>>>>>
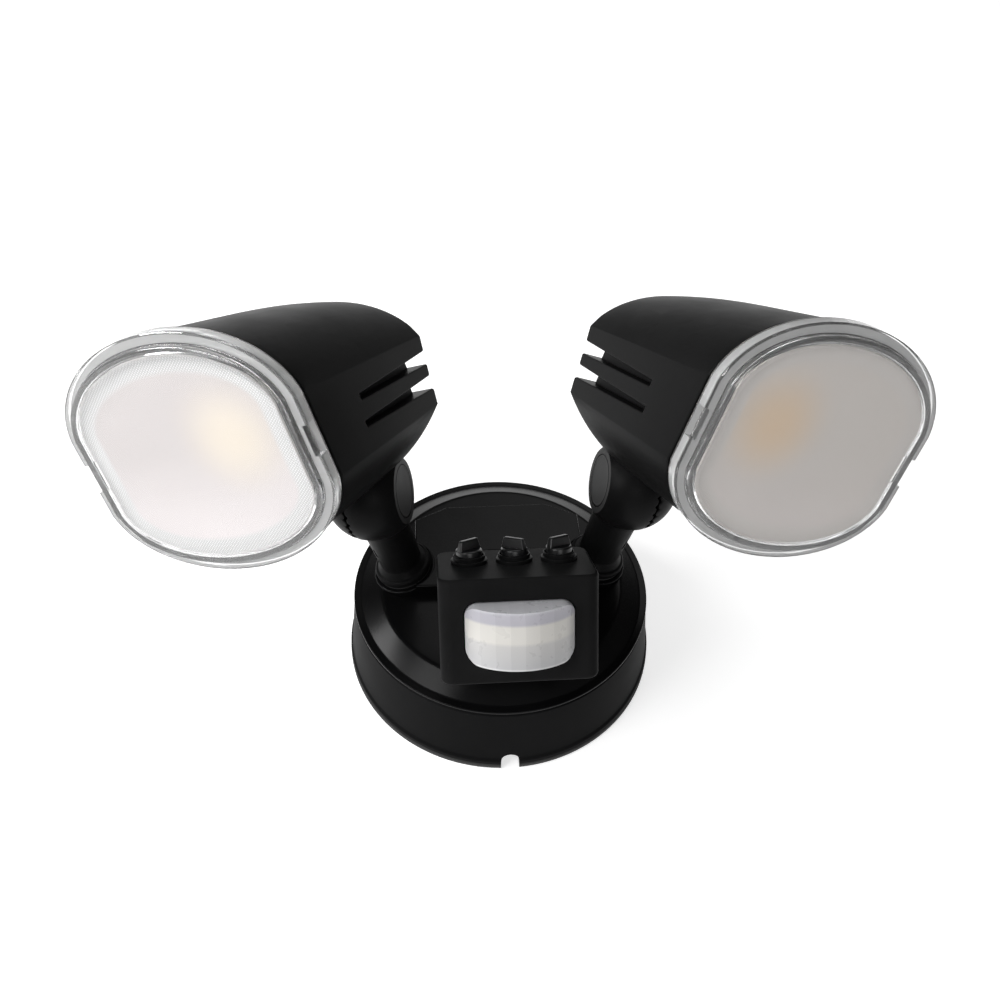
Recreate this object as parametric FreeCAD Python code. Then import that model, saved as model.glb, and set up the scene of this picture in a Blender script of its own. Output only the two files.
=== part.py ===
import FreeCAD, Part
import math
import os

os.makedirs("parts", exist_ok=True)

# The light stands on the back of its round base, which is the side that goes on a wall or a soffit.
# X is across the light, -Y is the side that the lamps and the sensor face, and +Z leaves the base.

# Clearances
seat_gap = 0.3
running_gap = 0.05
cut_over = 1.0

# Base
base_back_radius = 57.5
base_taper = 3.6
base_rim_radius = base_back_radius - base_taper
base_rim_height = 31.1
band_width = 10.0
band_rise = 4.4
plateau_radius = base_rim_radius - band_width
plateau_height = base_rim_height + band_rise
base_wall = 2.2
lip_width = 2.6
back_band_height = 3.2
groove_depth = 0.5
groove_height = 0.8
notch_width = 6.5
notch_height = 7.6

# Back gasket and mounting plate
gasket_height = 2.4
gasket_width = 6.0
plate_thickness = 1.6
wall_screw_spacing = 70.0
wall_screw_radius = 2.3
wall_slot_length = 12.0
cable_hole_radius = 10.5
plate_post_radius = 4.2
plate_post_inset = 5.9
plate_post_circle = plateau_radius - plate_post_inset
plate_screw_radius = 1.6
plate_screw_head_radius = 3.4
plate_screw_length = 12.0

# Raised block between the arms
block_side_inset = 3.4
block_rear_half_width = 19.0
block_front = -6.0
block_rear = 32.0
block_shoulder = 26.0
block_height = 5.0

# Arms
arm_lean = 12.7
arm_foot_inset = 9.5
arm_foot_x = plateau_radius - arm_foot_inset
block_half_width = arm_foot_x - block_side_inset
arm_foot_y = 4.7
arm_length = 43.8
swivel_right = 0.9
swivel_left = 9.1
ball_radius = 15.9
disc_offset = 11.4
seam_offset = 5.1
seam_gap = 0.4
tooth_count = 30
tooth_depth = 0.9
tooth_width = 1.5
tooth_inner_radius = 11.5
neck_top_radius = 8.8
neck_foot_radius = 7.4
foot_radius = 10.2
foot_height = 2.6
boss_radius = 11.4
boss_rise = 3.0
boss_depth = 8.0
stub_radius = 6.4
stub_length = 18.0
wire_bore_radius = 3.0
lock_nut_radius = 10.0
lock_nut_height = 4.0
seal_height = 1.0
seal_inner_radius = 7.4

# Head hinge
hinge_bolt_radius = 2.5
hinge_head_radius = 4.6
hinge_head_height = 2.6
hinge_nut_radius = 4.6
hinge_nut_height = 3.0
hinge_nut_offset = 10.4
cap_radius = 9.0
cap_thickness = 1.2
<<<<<
Write out a verbatim copy of the data, beginning with its first line and ending with the line that contains "plate_screw_length = 12.0".

#### [EXPECTED OUTPUT]
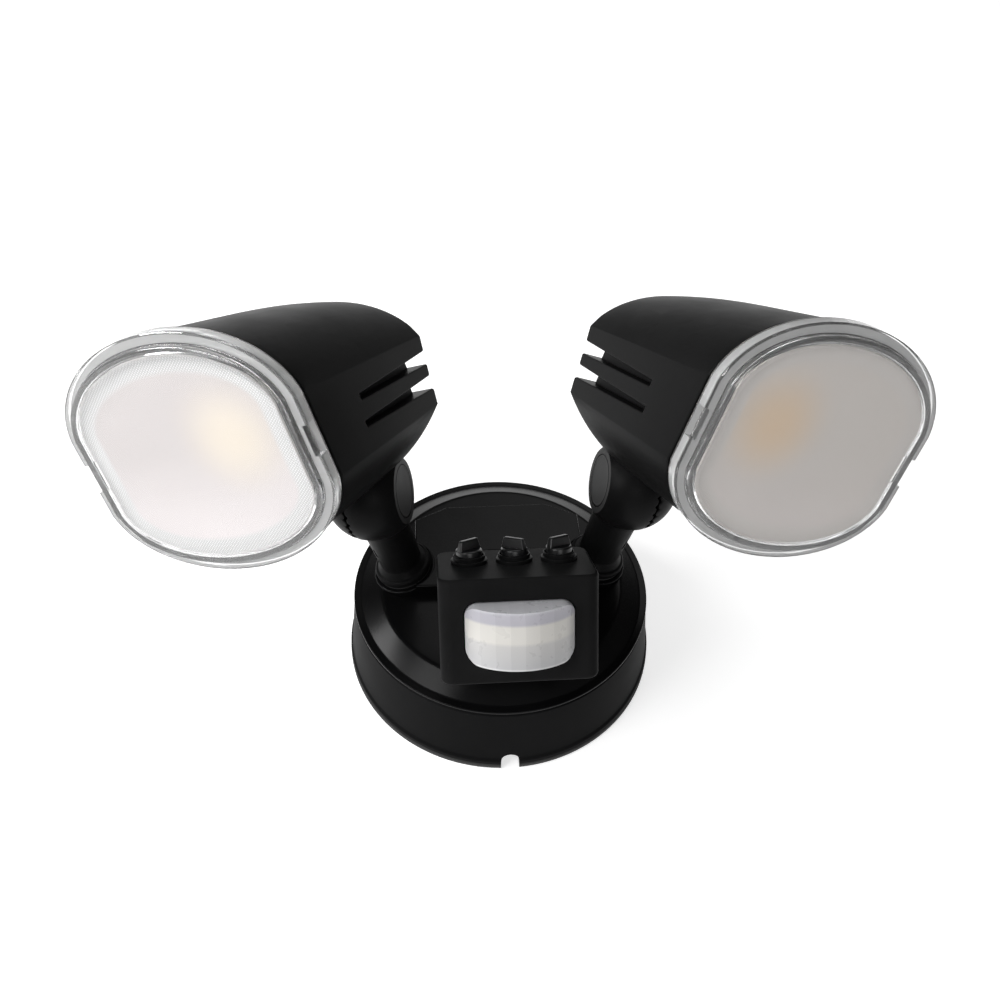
Recreate this object as parametric FreeCAD Python code. Then import that model, saved as model.glb, and set up the scene of this picture in a Blender script of its own. Output only the two files.
=== part.py ===
import FreeCAD, Part
import math
import os

os.makedirs("parts", exist_ok=True)

# The light stands on the back of its round base, which is the side that goes on a wall or a soffit.
# X is across the light, -Y is the side that the lamps and the sensor face, and +Z leaves the base.

# Clearances
seat_gap = 0.3
running_gap = 0.05
cut_over = 1.0

# Base
base_back_radius = 57.5
base_taper = 3.6
base_rim_radius = base_back_radius - base_taper
base_rim_height = 31.1
band_width = 10.0
band_rise = 4.4
plateau_radius = base_rim_radius - band_width
plateau_height = base_rim_height + band_rise
base_wall = 2.2
lip_width = 2.6
back_band_height = 3.2
groove_depth = 0.5
groove_height = 0.8
notch_width = 6.5
notch_height = 7.6

# Back gasket and mounting plate
gasket_height = 2.4
gasket_width = 6.0
plate_thickness = 1.6
wall_screw_spacing = 70.0
wall_screw_radius = 2.3
wall_slot_length = 12.0
cable_hole_radius = 10.5
plate_post_radius = 4.2
plate_post_inset = 5.9
plate_post_circle = plateau_radius - plate_post_inset
plate_screw_radius = 1.6
plate_screw_head_radius = 3.4
plate_screw_length = 12.0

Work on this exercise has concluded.